To uphold the U.S. obligation to provide refuge for families, adults, and children seeking freedom from persecution, NIJC recommends:

  • Protect due process and eliminate summary removal and expulsion procedures that prevent asylum seekers from pursuing existing protections. All asylum seekers should have the opportunity to present their case to an immigration judge, including those who have previously been deported.
  • Appoint counsel to everyone in immigration proceedings. Access to counsel is critical to help people, especially children, individuals in detention, and vulnerable populations, navigate the complex immigration system.
  • End U.S. practices of turning back asylum seekers or tasking other nations with either detaining or pushing back asylum seekers in violation of international law.
  • End immigration detention, including the detention of asylum seekers. Arriving asylum seekers should be released on parole or recognizance and supported in the community with their loved ones while their cases proceed. 

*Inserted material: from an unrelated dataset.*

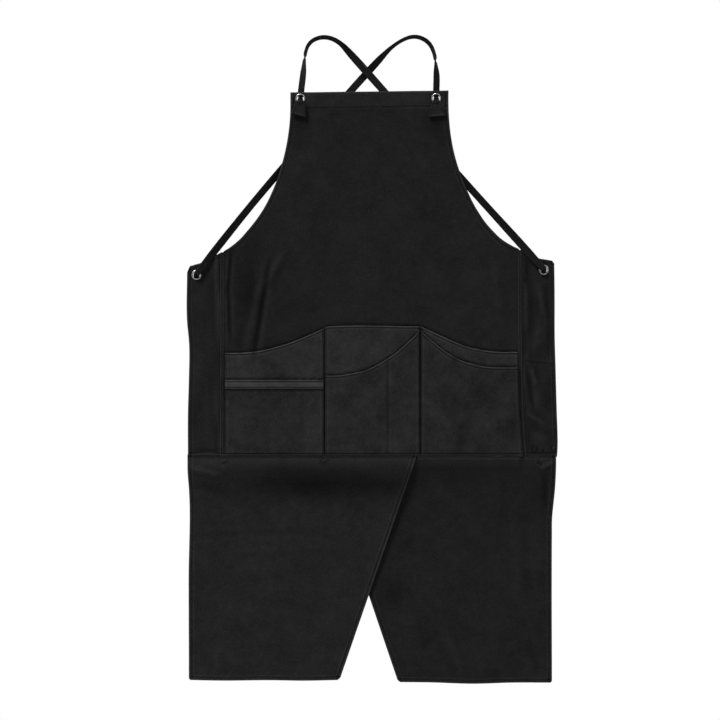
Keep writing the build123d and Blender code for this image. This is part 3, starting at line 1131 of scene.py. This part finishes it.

  • End criminal prosecutions for unauthorized entry (8 U.S.C. § 1325) and reentry (8 U.S.C. § 1326), which violate the rights of asylum seekers, deny due process rights, and discriminate along racial and ethnic lines. The administration should phase out the use of such prosecutions, ensure that involvement in the criminal legal system does not preclude access to asylum, and support Congressional efforts to repeal 8 U.S.C. Sections 1325 and 1326.